Reproduce each line exactly. Skip none.

#### Data segment
>>>
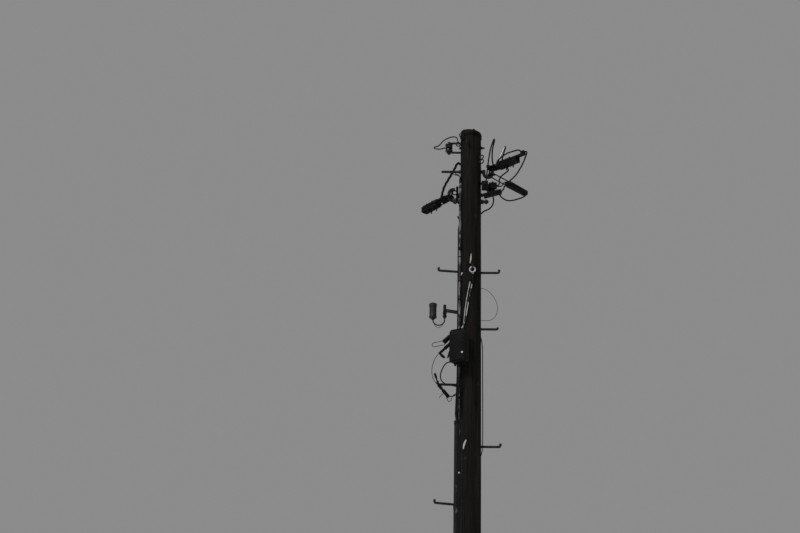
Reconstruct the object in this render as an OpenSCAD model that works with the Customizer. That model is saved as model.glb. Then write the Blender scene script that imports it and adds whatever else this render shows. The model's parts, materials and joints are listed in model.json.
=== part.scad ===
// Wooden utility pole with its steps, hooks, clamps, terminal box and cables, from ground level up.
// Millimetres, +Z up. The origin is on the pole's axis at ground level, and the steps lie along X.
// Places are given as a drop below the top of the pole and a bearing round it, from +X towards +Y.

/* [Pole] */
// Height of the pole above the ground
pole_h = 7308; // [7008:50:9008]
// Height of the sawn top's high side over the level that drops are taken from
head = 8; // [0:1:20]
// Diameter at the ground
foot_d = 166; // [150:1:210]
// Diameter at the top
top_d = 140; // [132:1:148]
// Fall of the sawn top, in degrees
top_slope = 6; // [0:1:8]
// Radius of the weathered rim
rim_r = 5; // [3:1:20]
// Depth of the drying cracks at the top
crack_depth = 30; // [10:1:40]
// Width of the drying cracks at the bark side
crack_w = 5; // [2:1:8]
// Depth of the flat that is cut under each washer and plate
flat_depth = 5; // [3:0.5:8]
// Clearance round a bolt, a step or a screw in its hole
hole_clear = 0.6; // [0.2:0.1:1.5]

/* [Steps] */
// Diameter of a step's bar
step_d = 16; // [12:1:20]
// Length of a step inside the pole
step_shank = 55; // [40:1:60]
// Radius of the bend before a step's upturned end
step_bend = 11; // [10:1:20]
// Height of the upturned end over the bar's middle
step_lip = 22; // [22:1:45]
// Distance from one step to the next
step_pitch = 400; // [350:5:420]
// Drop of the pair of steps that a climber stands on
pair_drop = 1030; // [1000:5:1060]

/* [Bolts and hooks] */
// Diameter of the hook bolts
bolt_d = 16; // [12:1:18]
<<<
#### Result
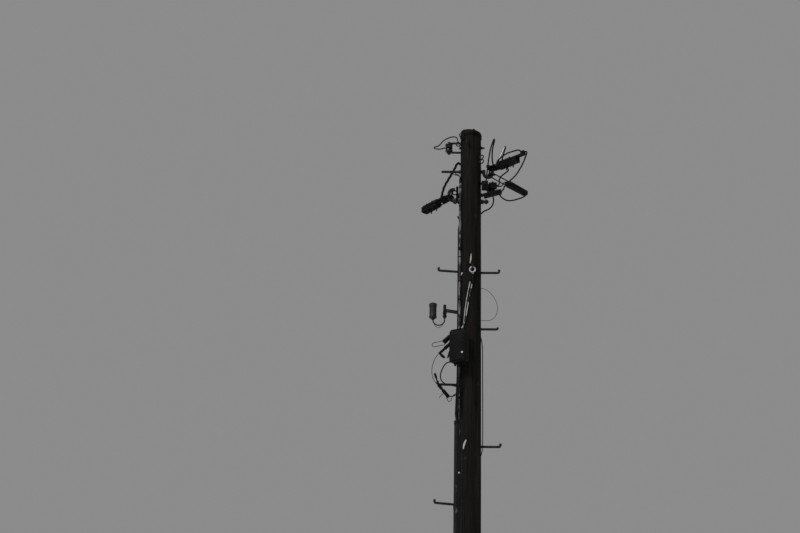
Reconstruct the object in this render as an OpenSCAD model that works with the Customizer. That model is saved as model.glb. Then write the Blender scene script that imports it and adds whatever else this render shows. The model's parts, materials and joints are listed in model.json.
=== part.scad ===
// Wooden utility pole with its steps, hooks, clamps, terminal box and cables, from ground level up.
// Millimetres, +Z up. The origin is on the pole's axis at ground level, and the steps lie along X.
// Places are given as a drop below the top of the pole and a bearing round it, from +X towards +Y.

/* [Pole] */
// Height of the pole above the ground
pole_h = 7308; // [7008:50:9008]
// Height of the sawn top's high side over the level that drops are taken from
head = 8; // [0:1:20]
// Diameter at the ground
foot_d = 166; // [150:1:210]
// Diameter at the top
top_d = 140; // [132:1:148]
// Fall of the sawn top, in degrees
top_slope = 6; // [0:1:8]
// Radius of the weathered rim
rim_r = 5; // [3:1:20]
// Depth of the drying cracks at the top
crack_depth = 30; // [10:1:40]
// Width of the drying cracks at the bark side
crack_w = 5; // [2:1:8]
// Depth of the flat that is cut under each washer and plate
flat_depth = 5; // [3:0.5:8]
// Clearance round a bolt, a step or a screw in its hole
hole_clear = 0.6; // [0.2:0.1:1.5]

/* [Steps] */
// Diameter of a step's bar
step_d = 16; // [12:1:20]
// Length of a step inside the pole
step_shank = 55; // [40:1:60]
// Radius of the bend before a step's upturned end
step_bend = 11; // [10:1:20]
// Height of the upturned end over the bar's middle
step_lip = 22; // [22:1:45]
// Distance from one step to the next
step_pitch = 400; // [350:5:420]
// Drop of the pair of steps that a climber stands on
pair_drop = 1030; // [1000:5:1060]

/* [Bolts and hooks] */
// Diameter of the hook bolts
bolt_d = 16; // [12:1:18]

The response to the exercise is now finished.